======== EXCERPTED DATA ========
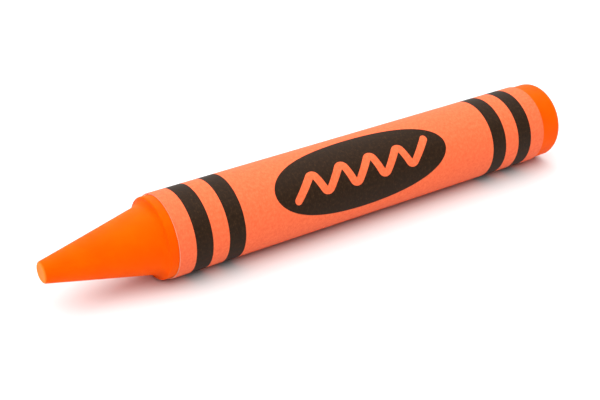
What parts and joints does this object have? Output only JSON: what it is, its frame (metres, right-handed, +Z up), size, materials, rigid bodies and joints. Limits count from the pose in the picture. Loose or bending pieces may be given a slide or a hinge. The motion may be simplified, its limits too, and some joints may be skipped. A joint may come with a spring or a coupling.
{
  "type": "wax crayon",
  "caption": "Jumbo orange wax crayon lying on its side: moulded stick with a blunt conical tip, in a wound paper label with printed dark bands and an oval.",
  "frame": {"origin": "under the middle of the crayon, on the surface it lies on", "axes": "+X along the crayon from tip to butt, +Z up"},
  "size_m": [0.1014, 0.0142, 0.0142],
  "materials": {
    "wax": "satin",
    "label_paper": "matte",
    "paste": "satin",
    "ink": "matte"
  },
  "bodies": {
    "root": {"wax_stick": "wax", "paper_label": "label_paper", "stick_paste": "paste", "lap_paste": "paste", "front_outer_band": "ink", "front_inner_band": "ink", "rear_inner_band": "ink", "rear_outer_band": "ink", "oval_badge": "ink"}
  },
  "joints": []
}
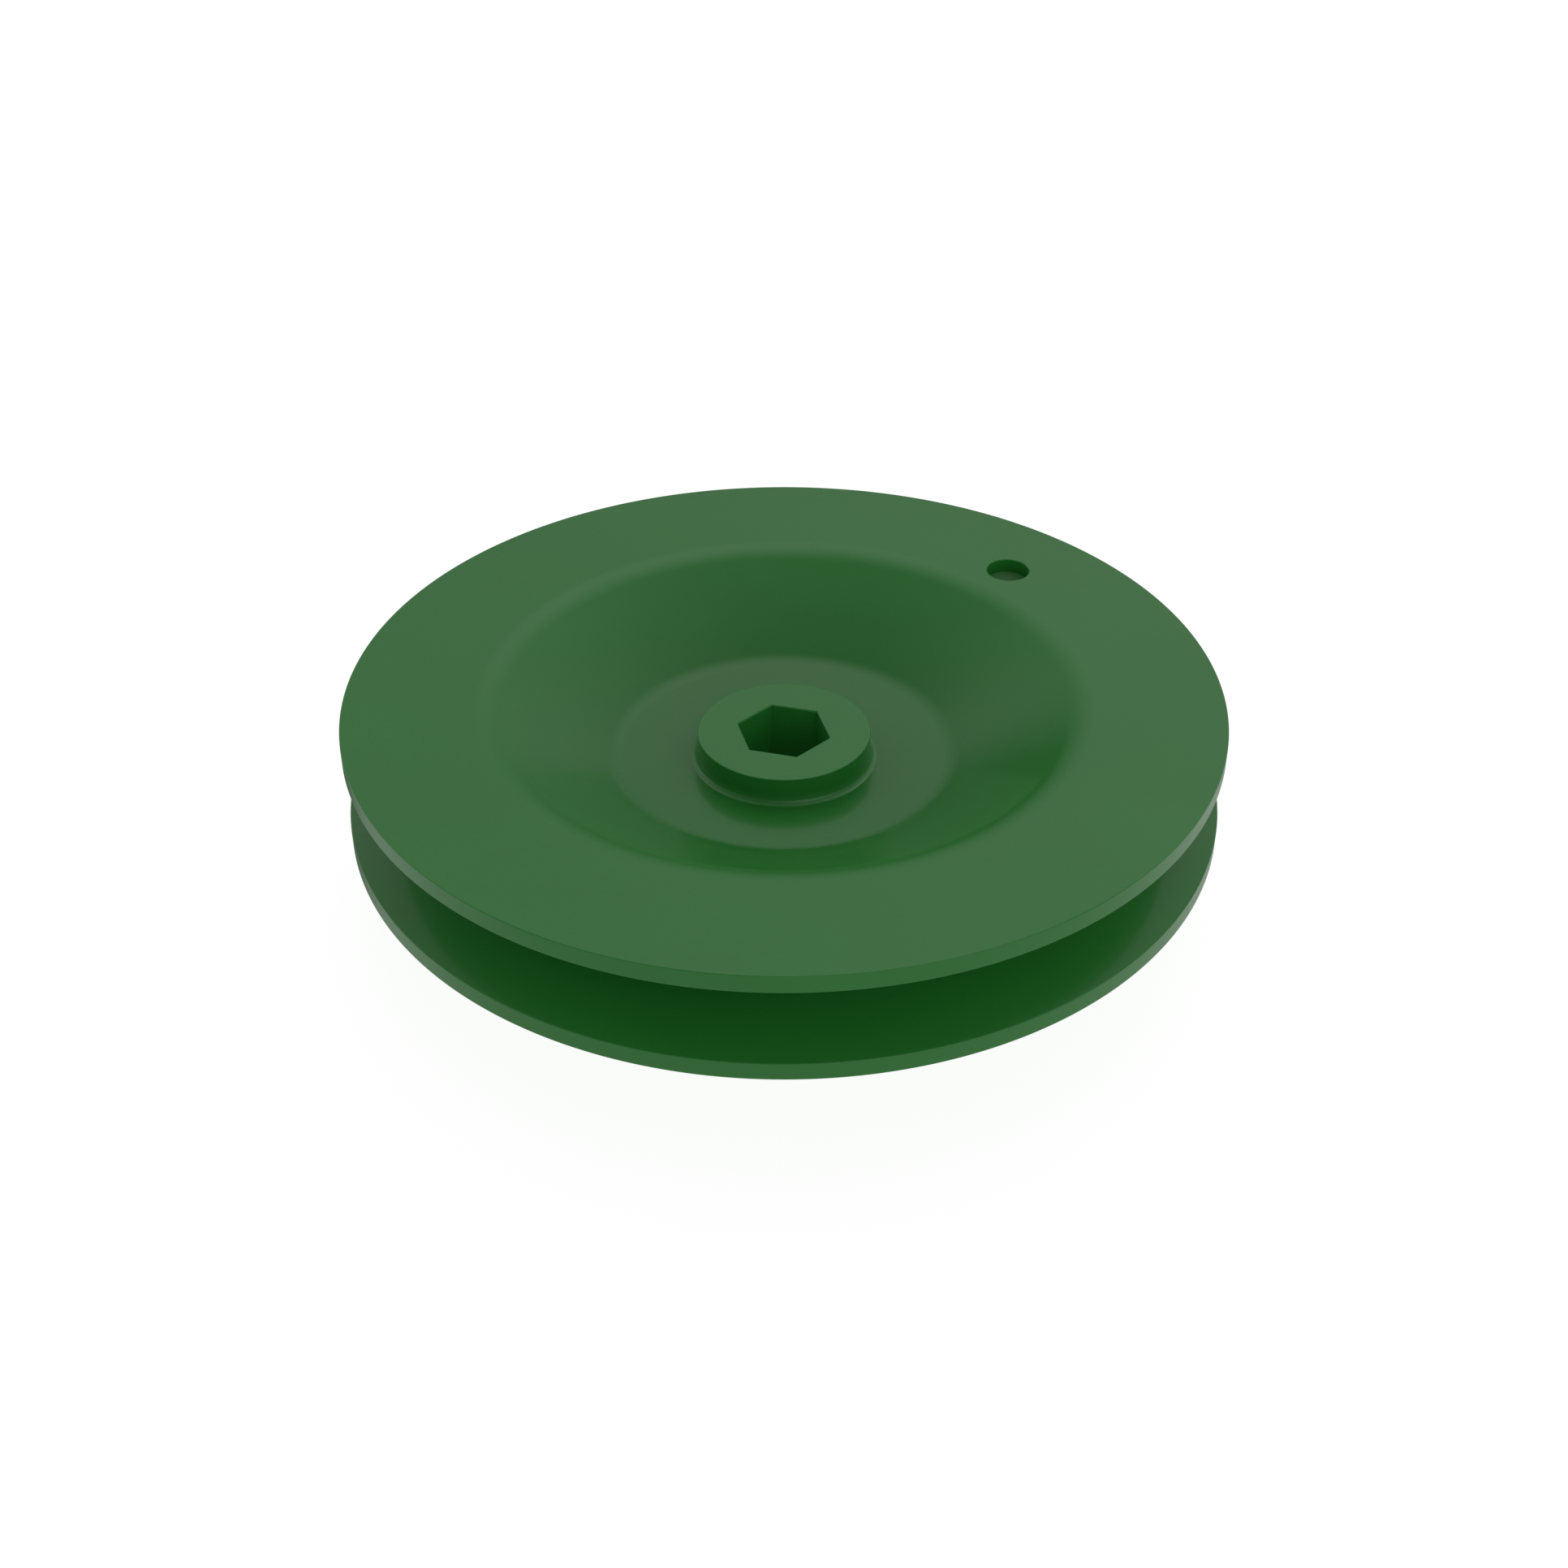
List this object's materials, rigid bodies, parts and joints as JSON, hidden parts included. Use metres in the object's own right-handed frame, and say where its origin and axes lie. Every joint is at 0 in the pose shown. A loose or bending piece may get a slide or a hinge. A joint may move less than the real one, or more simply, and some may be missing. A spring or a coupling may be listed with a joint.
{
  "type": "v belt pulley",
  "caption": "Green painted steel V belt pulley: a dished sheave with one belt groove, welded to an offset hub that has a hexagonal through bore.",
  "frame": {"origin": "on the shaft axis, at the lower end face of the hub", "axes": "+Z along the shaft axis towards the dished face, +Y towards the balance hole, +X completes the right-handed set and is normal to two flats of the hexagonal bore"},
  "size_m": [0.2, 0.2, 0.0516],
  "materials": {
    "upper_half_paint": "semi-gloss green enamel",
    "lower_half_paint": "semi-gloss green enamel",
    "hub_paint": "semi-gloss green enamel over turned steel",
    "upper_hub_weld_paint": "semi-gloss green enamel over weld metal",
    "lower_hub_weld_paint": "semi-gloss green enamel over weld metal",
    "nugget_steel": "bare fused steel, hidden inside"
  },
  "bodies": {
    "root": {"upper_sheave_half": "upper_half_paint", "lower_sheave_half": "lower_half_paint", "hub": "hub_paint", "upper_hub_weld": "upper_hub_weld_paint", "lower_hub_weld": "lower_hub_weld_paint", "weld_nugget_01": "nugget_steel", "weld_nugget_02": "nugget_steel", "weld_nugget_03": "nugget_steel", "weld_nugget_04": "nugget_steel", "weld_nugget_05": "nugget_steel", "weld_nugget_06": "nugget_steel", "weld_nugget_07": "nugget_steel", "weld_nugget_08": "nugget_steel", "weld_nugget_09": "nugget_steel", "weld_nugget_10": "nugget_steel", "weld_nugget_11": "nugget_steel", "weld_nugget_12": "nugget_steel"}
  },
  "joints": []
}
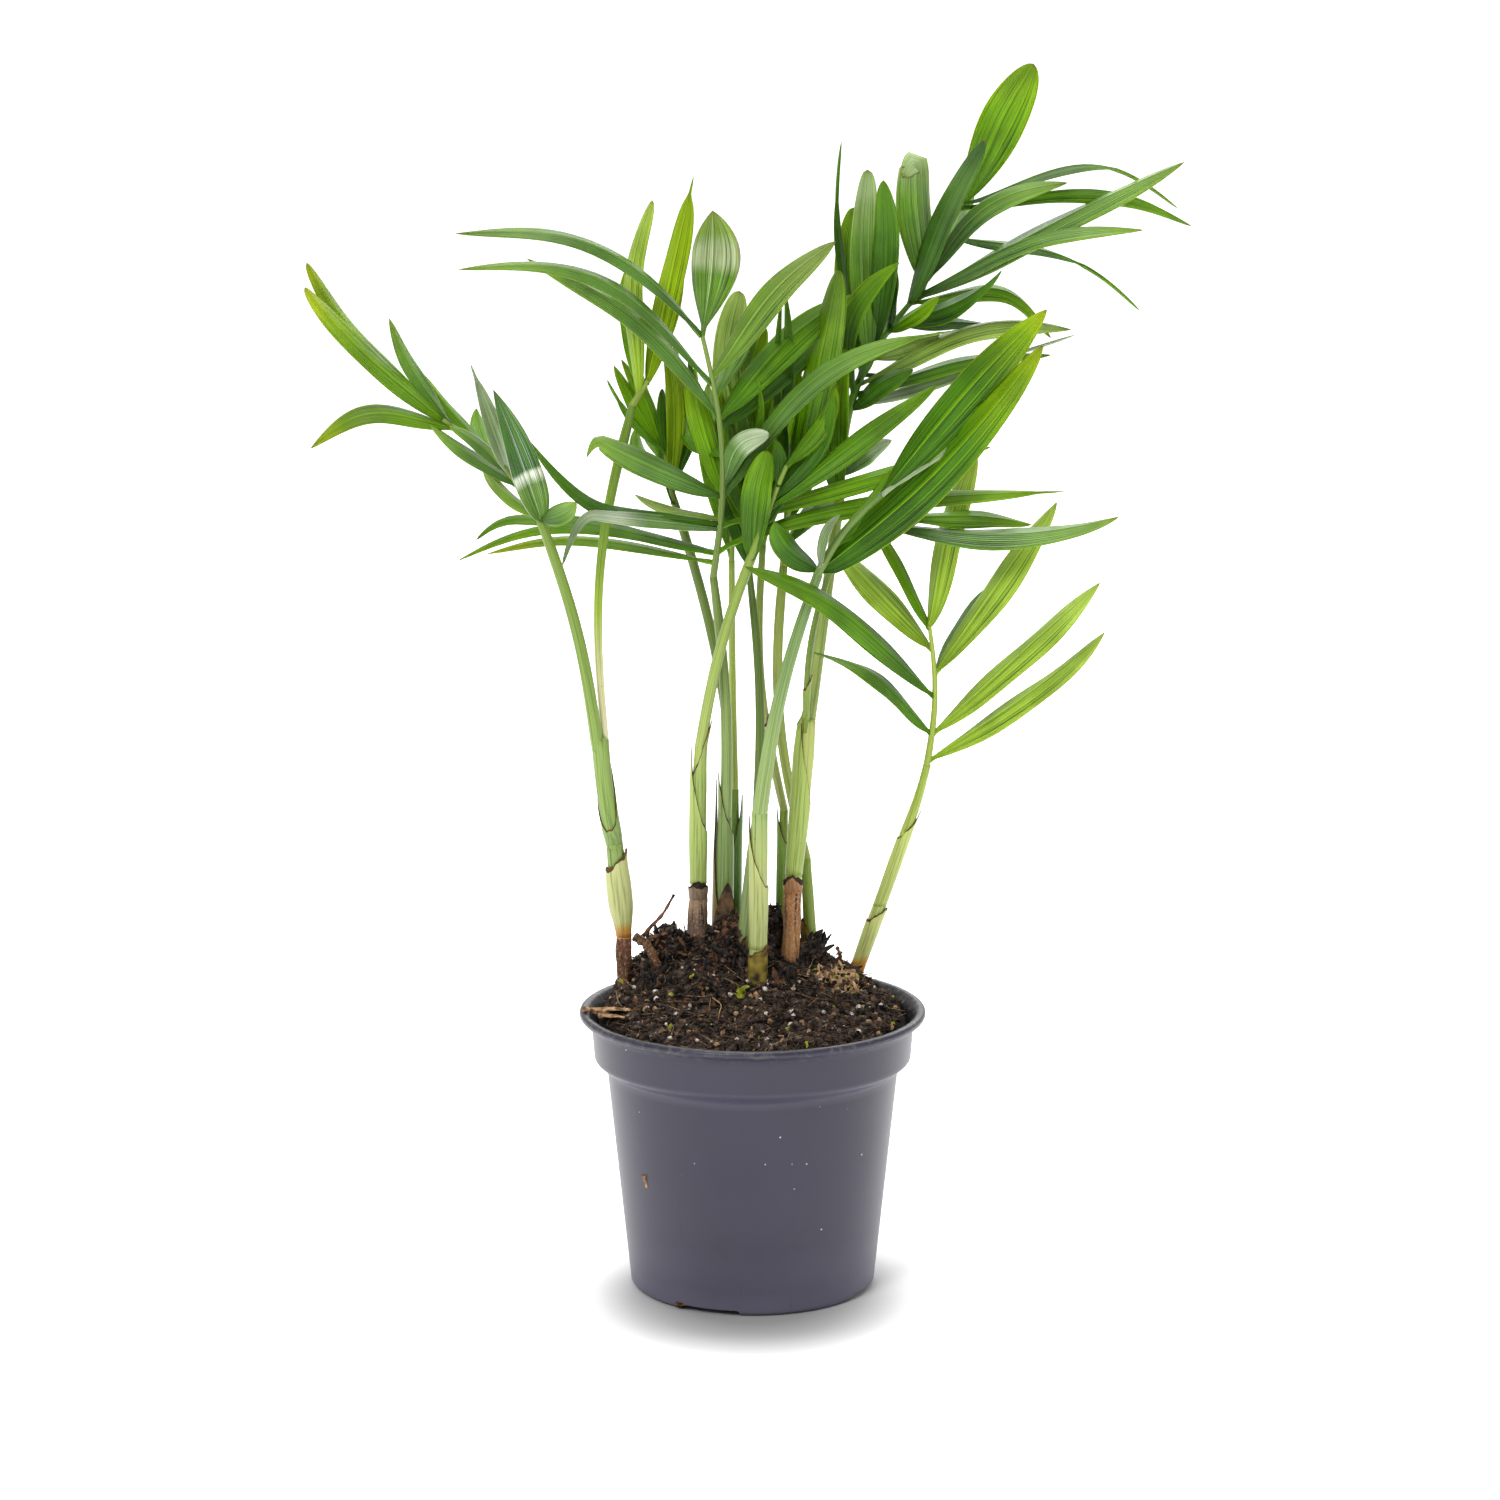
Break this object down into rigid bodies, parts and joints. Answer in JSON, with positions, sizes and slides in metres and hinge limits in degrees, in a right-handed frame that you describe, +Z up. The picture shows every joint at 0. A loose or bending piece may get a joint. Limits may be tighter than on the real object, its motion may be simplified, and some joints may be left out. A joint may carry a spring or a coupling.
{
  "type": "parlour palm",
  "caption": "Young potted parlour palm: slender green canes, arching stalks and feathery fronds of lance-shaped leaflets, rising from peat in a tapered nursery pot.",
  "frame": {"origin": "centre of the pot's flat underside", "axes": "+Z up, +X to the right seen from the front, +Y away to the back"},
  "size_m": [0.3034, 0.1517, 0.4218],
  "materials": {
    "pot": "satin moulded plastic, dark grey-violet",
    "soil": "crumbly dark peat",
    "root": "dry brown bark",
    "husk": "fibrous brown husk",
    "sheath": "pale papery sheath",
    "cane": "smooth green stem",
    "petiole": "smooth green leaf stalk",
    "frond": "soft semi-gloss green leaf"
  },
  "bodies": {
    "root": {"pot": "pot", "soil": "soil", "stilt_root": "root", "cane_left": "sheath", "sheath_left": "cane", "petiole_left": "petiole", "petiole_upright": "petiole", "cane_centre": "cane", "petiole_centre": "petiole", "foot_near": "husk", "cane_near": "cane", "petiole_near": "petiole", "petiole_rear": "petiole", "cane_pale": "cane", "petiole_pale": "petiole", "cane_slim": "cane", "petiole_slim": "petiole", "cane_deep": "cane", "petiole_deep": "petiole", "cane_spear": "cane", "petiole_spear": "petiole", "cane_broad": "cane", "petiole_broad": "petiole", "foot_tall": "husk", "cane_tall": "cane", "petiole_tall": "petiole", "petiole_side": "petiole", "cane_right": "cane", "petiole_right": "petiole", "husk": "husk", "frond_left": "frond", "frond_upright": "frond", "frond_centre": "frond", "frond_near": "frond", "frond_rear": "frond", "frond_pale": "frond", "frond_slim": "frond", "frond_spear": "frond", "frond_broad": "frond", "frond_tall": "frond", "frond_top": "frond", "frond_deep": "frond", "frond_side": "frond", "frond_right": "frond"}
  },
  "joints": []
}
========
◆ WHAT IS REQUIRED ◆
Reproduce the data above in full, exactly as it is, with the pictures left out.

◆ WORKED SOLUTION ◆
What parts and joints does this object have? Output only JSON: what it is, its frame (metres, right-handed, +Z up), size, materials, rigid bodies and joints. Limits count from the pose in the picture. Loose or bending pieces may be given a slide or a hinge. The motion may be simplified, its limits too, and some joints may be skipped. A joint may come with a spring or a coupling.
{
  "type": "wax crayon",
  "caption": "Jumbo orange wax crayon lying on its side: moulded stick with a blunt conical tip, in a wound paper label with printed dark bands and an oval.",
  "frame": {"origin": "under the middle of the crayon, on the surface it lies on", "axes": "+X along the crayon from tip to butt, +Z up"},
  "size_m": [0.1014, 0.0142, 0.0142],
  "materials": {
    "wax": "satin",
    "label_paper": "matte",
    "paste": "satin",
    "ink": "matte"
  },
  "bodies": {
    "root": {"wax_stick": "wax", "paper_label": "label_paper", "stick_paste": "paste", "lap_paste": "paste", "front_outer_band": "ink", "front_inner_band": "ink", "rear_inner_band": "ink", "rear_outer_band": "ink", "oval_badge": "ink"}
  },
  "joints": []
}
List this object's materials, rigid bodies, parts and joints as JSON, hidden parts included. Use metres in the object's own right-handed frame, and say where its origin and axes lie. Every joint is at 0 in the pose shown. A loose or bending piece may get a slide or a hinge. A joint may move less than the real one, or more simply, and some may be missing. A spring or a coupling may be listed with a joint.
{
  "type": "v belt pulley",
  "caption": "Green painted steel V belt pulley: a dished sheave with one belt groove, welded to an offset hub that has a hexagonal through bore.",
  "frame": {"origin": "on the shaft axis, at the lower end face of the hub", "axes": "+Z along the shaft axis towards the dished face, +Y towards the balance hole, +X completes the right-handed set and is normal to two flats of the hexagonal bore"},
  "size_m": [0.2, 0.2, 0.0516],
  "materials": {
    "upper_half_paint": "semi-gloss green enamel",
    "lower_half_paint": "semi-gloss green enamel",
    "hub_paint": "semi-gloss green enamel over turned steel",
    "upper_hub_weld_paint": "semi-gloss green enamel over weld metal",
    "lower_hub_weld_paint": "semi-gloss green enamel over weld metal",
    "nugget_steel": "bare fused steel, hidden inside"
  },
  "bodies": {
    "root": {"upper_sheave_half": "upper_half_paint", "lower_sheave_half": "lower_half_paint", "hub": "hub_paint", "upper_hub_weld": "upper_hub_weld_paint", "lower_hub_weld": "lower_hub_weld_paint", "weld_nugget_01": "nugget_steel", "weld_nugget_02": "nugget_steel", "weld_nugget_03": "nugget_steel", "weld_nugget_04": "nugget_steel", "weld_nugget_05": "nugget_steel", "weld_nugget_06": "nugget_steel", "weld_nugget_07": "nugget_steel", "weld_nugget_08": "nugget_steel", "weld_nugget_09": "nugget_steel", "weld_nugget_10": "nugget_steel", "weld_nugget_11": "nugget_steel", "weld_nugget_12": "nugget_steel"}
  },
  "joints": []
}
Break this object down into rigid bodies, parts and joints. Answer in JSON, with positions, sizes and slides in metres and hinge limits in degrees, in a right-handed frame that you describe, +Z up. The picture shows every joint at 0. A loose or bending piece may get a joint. Limits may be tighter than on the real object, its motion may be simplified, and some joints may be left out. A joint may carry a spring or a coupling.
{
  "type": "parlour palm",
  "caption": "Young potted parlour palm: slender green canes, arching stalks and feathery fronds of lance-shaped leaflets, rising from peat in a tapered nursery pot.",
  "frame": {"origin": "centre of the pot's flat underside", "axes": "+Z up, +X to the right seen from the front, +Y away to the back"},
  "size_m": [0.3034, 0.1517, 0.4218],
  "materials": {
    "pot": "satin moulded plastic, dark grey-violet",
    "soil": "crumbly dark peat",
    "root": "dry brown bark",
    "husk": "fibrous brown husk",
    "sheath": "pale papery sheath",
    "cane": "smooth green stem",
    "petiole": "smooth green leaf stalk",
    "frond": "soft semi-gloss green leaf"
  },
  "bodies": {
    "root": {"pot": "pot", "soil": "soil", "stilt_root": "root", "cane_left": "sheath", "sheath_left": "cane", "petiole_left": "petiole", "petiole_upright": "petiole", "cane_centre": "cane", "petiole_centre": "petiole", "foot_near": "husk", "cane_near": "cane", "petiole_near": "petiole", "petiole_rear": "petiole", "cane_pale": "cane", "petiole_pale": "petiole", "cane_slim": "cane", "petiole_slim": "petiole", "cane_deep": "cane", "petiole_deep": "petiole", "cane_spear": "cane", "petiole_spear": "petiole", "cane_broad": "cane", "petiole_broad": "petiole", "foot_tall": "husk", "cane_tall": "cane", "petiole_tall": "petiole", "petiole_side": "petiole", "cane_right": "cane", "petiole_right": "petiole", "husk": "husk", "frond_left": "frond", "frond_upright": "frond", "frond_centre": "frond", "frond_near": "frond", "frond_rear": "frond", "frond_pale": "frond", "frond_slim": "frond", "frond_spear": "frond", "frond_broad": "frond", "frond_tall": "frond", "frond_top": "frond", "frond_deep": "frond", "frond_side": "frond", "frond_right": "frond"}
  },
  "joints": []
}